Pilot plant test of biogas production by rice straw sequencing batch dry anaerobic digestion and its kinetic analysis
-
-
Abstract
Abstract: The organic waste can be converted by anaerobic digestion into a clean energy source of methane under gentle conditions. Dry anaerobic digestion, one kind of anaerobic digestion, was often used to treat municipal waste and had achieved great results for decades in Europe and America. The dry anaerobic digestion of biogas production technology is a better way than wet fermentation to handle rice straw. It has lots of advantages, such as bigger processing capacity, simpler device, lower energy loss and water consumption. However, dry fermentation of straw is very easy to fail due to heterogeneity of substrate, acid inhibition, etc. There were a few researches on the key technology in exploring the AD efficiency of rice straw based agricultural waste. Therefore, this paper studied the biogas production characteristics of pilot-scale dry anaerobic digestion using rice straw as feedstock. The parameters were determined by the laboratory pre-experiment, rice straw was stacked on the field for 3 days with moisture of 67.58% adjusted by 500 kg biogas slurry, rice straw pretreated (269 kg, TS of 89.19%) was mixed with inoculums (300 kg, 28.06%). The pilot-scale dry anaerobic digestion was conducted under the conditions of constant temperature at 30-35℃ for 55 days. The result of the pilot-scale experiment showed that the biogas yield of rice straw was 308.20 m3/t, the methane yield of rice straw was 167.44 m3/t, the maximum methane content reached 57.88% and the maximum biogas production rate reached 12.73 m3/(t·d) after 55 days of dry anaerobic digestion. According to the results of biogas production, the pilot-scale experiment had excellent daily biogas production and higher methane concentration, and the whole process ran stably. The modified Gompertz equation was commonly used to perform kinetic analysis of anaerobic digestion, so the Gompertz model was used to fit the methane production curve of rice straw.
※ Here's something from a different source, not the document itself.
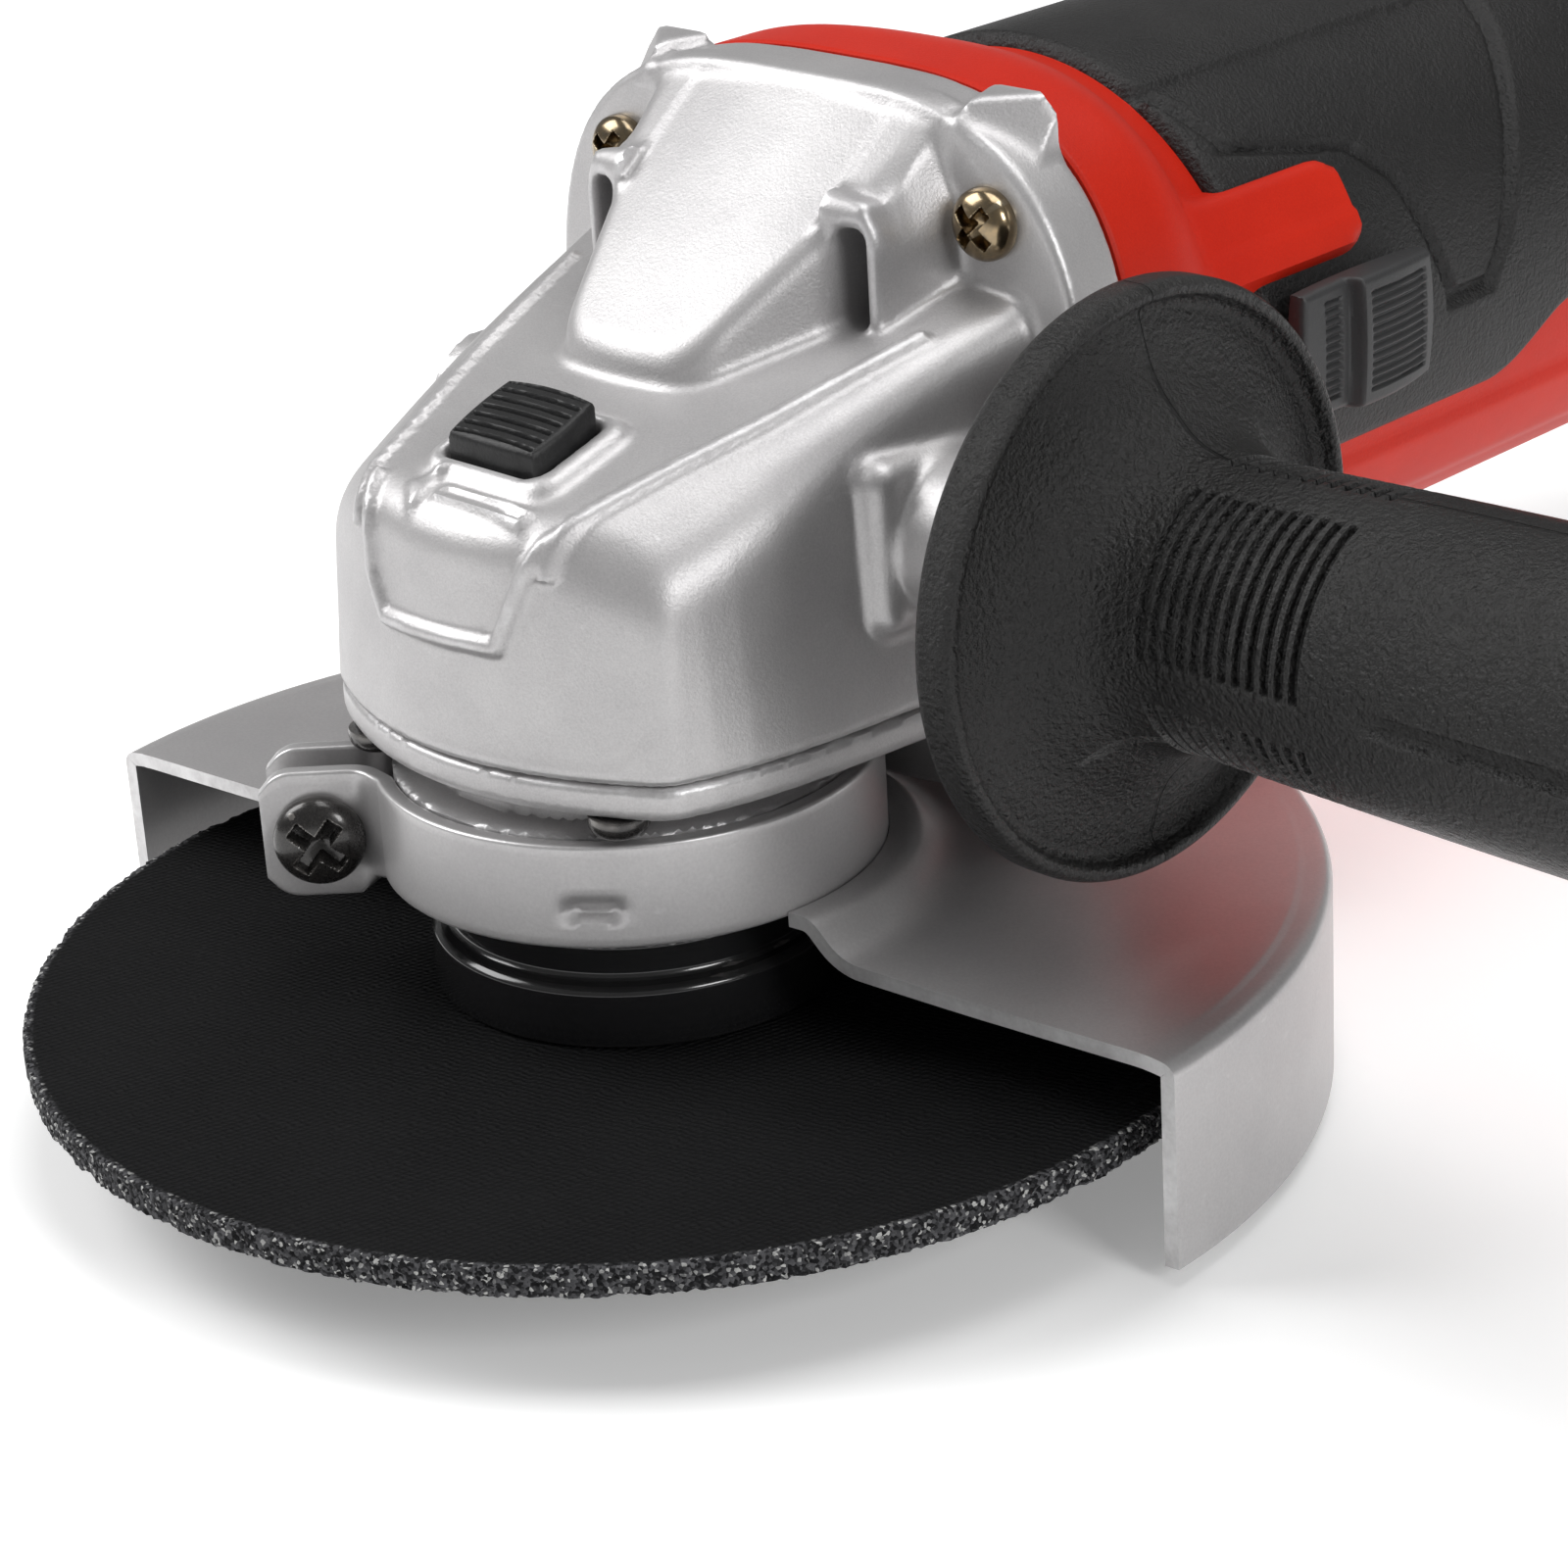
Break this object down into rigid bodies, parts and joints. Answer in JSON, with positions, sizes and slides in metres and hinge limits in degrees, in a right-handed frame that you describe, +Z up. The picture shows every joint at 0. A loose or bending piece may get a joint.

The fitted methanogenic potential value was quite close to the actual methanogenic potential value, and R2 value is 0.990 7, which indicated that the Gompertz model was also suitable for fitting the methane production in this study. Although the pilot-scale test ran successfully, the conditions could be optimized for a better result. The study can provide theoretical guidance and basis for batch dry anaerobic digestion on the treatment of rice straw.